-- Begin DATASET CONTENT --

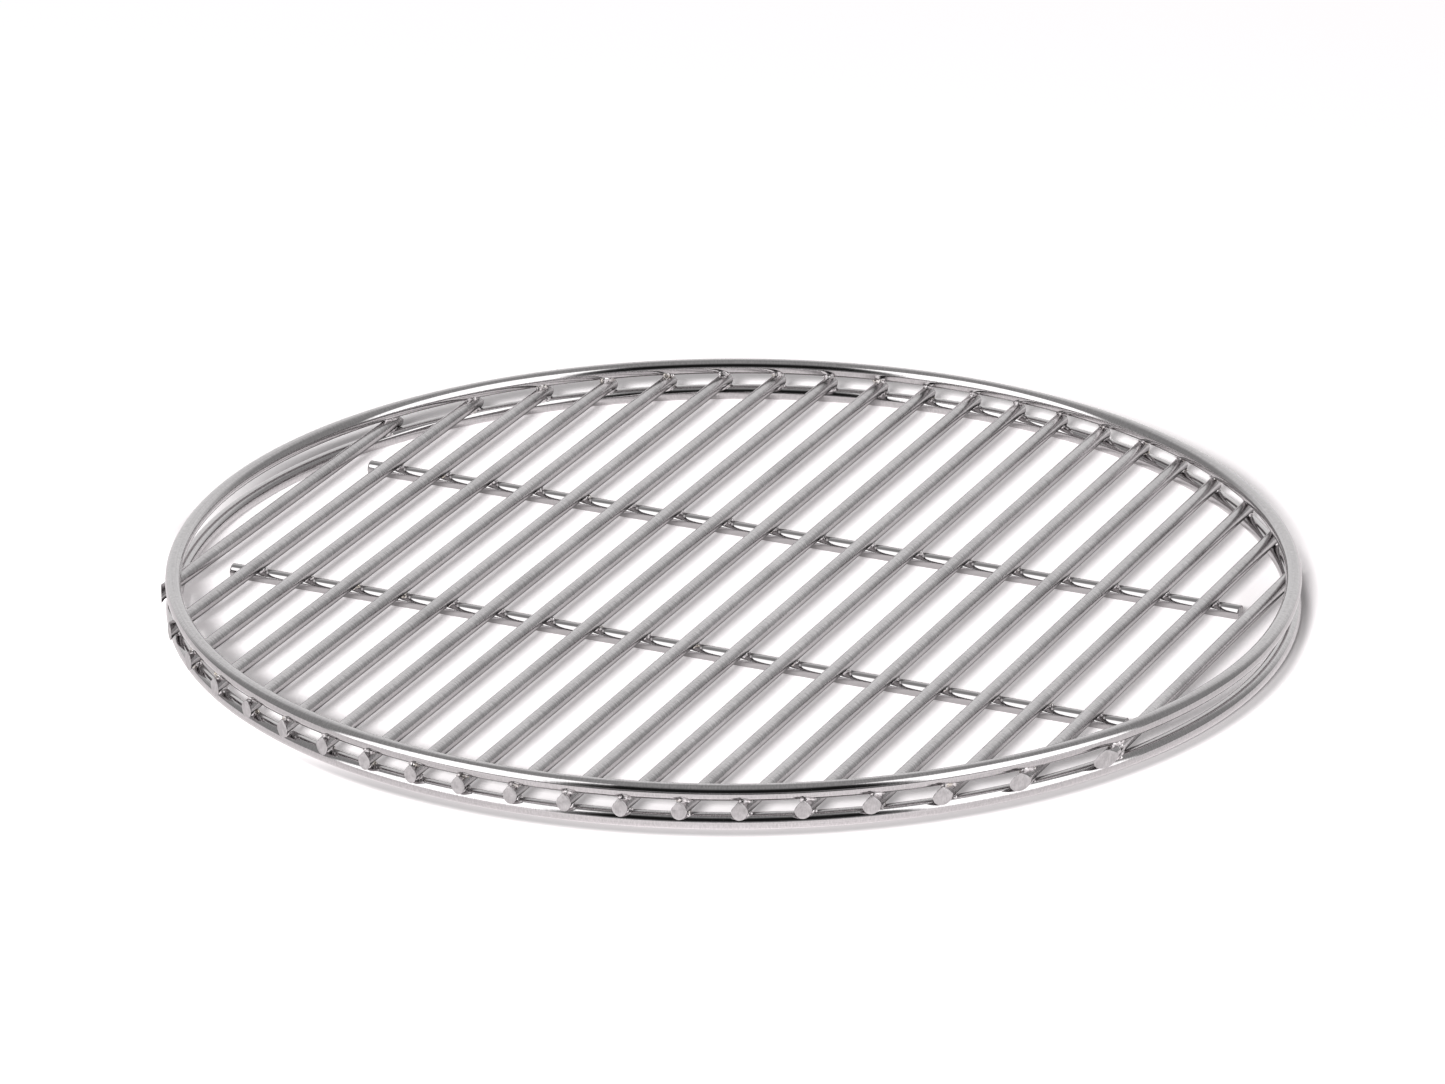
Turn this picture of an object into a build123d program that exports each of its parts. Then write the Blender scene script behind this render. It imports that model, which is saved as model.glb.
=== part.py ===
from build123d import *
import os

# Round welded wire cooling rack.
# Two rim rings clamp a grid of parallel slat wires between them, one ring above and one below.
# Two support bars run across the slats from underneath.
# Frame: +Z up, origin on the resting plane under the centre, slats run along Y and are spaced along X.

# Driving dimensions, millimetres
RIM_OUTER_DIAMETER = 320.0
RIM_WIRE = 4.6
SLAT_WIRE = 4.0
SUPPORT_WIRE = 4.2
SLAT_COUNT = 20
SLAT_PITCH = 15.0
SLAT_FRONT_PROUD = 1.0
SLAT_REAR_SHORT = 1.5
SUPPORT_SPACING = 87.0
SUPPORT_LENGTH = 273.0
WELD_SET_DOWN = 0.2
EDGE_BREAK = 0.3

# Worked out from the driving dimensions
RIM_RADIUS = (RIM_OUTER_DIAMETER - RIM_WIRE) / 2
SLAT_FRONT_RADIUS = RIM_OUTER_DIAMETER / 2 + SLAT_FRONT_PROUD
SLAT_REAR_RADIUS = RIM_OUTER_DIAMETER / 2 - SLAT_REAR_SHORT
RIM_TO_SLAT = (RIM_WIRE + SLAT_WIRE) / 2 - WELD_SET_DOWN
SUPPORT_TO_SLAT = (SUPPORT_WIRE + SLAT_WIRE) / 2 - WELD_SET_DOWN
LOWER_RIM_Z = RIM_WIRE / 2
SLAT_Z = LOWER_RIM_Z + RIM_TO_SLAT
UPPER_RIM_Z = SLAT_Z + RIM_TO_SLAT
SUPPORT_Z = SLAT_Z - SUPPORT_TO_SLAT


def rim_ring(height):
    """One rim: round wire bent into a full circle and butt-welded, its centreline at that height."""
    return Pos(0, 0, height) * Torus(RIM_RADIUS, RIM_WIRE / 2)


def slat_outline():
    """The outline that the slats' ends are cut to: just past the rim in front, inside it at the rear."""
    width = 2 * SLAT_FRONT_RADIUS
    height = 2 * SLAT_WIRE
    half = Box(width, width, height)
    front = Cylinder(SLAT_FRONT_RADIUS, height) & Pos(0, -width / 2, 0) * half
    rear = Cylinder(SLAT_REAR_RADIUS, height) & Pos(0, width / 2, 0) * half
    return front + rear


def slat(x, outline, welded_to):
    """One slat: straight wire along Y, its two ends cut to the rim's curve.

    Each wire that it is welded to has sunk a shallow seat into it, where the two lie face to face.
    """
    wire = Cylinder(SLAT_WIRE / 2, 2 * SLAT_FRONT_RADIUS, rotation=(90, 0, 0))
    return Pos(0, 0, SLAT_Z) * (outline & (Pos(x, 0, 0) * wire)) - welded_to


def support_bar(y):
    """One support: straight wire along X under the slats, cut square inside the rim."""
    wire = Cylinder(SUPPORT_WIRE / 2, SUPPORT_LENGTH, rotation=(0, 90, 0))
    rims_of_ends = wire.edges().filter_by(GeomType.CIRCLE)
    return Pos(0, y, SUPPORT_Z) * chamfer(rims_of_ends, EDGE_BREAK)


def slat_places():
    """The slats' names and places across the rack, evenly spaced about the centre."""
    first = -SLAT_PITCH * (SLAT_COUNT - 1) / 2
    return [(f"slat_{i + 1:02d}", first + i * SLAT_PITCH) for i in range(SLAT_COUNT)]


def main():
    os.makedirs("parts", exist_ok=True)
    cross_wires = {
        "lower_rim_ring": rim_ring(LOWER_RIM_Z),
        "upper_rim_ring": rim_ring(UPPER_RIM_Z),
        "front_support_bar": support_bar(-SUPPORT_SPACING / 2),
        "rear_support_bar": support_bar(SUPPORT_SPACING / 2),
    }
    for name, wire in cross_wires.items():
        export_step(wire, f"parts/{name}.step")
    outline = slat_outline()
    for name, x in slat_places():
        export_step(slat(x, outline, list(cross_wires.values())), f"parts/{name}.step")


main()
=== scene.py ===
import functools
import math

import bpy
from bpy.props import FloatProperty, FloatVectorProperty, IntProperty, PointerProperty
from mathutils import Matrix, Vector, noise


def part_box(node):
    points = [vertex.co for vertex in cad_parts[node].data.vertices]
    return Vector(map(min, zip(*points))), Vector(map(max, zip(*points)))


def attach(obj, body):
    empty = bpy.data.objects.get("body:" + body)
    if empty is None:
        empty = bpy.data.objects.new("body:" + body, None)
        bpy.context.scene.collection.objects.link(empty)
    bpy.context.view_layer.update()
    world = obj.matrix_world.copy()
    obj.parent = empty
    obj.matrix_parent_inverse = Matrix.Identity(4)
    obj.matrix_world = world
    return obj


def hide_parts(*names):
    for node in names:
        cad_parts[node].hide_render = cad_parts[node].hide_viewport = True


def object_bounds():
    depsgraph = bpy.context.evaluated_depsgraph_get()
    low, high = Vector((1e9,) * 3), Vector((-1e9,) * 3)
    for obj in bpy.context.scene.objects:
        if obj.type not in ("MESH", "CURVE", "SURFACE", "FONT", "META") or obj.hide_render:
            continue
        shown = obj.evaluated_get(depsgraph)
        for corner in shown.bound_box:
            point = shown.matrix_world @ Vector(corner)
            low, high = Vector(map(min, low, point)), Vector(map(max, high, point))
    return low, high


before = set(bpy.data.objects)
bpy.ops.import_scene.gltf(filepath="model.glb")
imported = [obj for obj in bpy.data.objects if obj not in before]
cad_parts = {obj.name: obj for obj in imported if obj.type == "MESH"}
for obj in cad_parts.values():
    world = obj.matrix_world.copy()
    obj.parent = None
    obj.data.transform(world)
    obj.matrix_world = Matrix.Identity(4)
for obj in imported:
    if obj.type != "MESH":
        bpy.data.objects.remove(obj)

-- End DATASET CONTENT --

TASK>
Exactly and only the lines from the line that contains "if obj.type not" through the line that contains "point = shown.matrix_world" are to be repeated as they stand.

FULL ANSWER>
        if obj.type not in ("MESH", "CURVE", "SURFACE", "FONT", "META") or obj.hide_render:
            continue
        shown = obj.evaluated_get(depsgraph)
        for corner in shown.bound_box:
            point = shown.matrix_world @ Vector(corner)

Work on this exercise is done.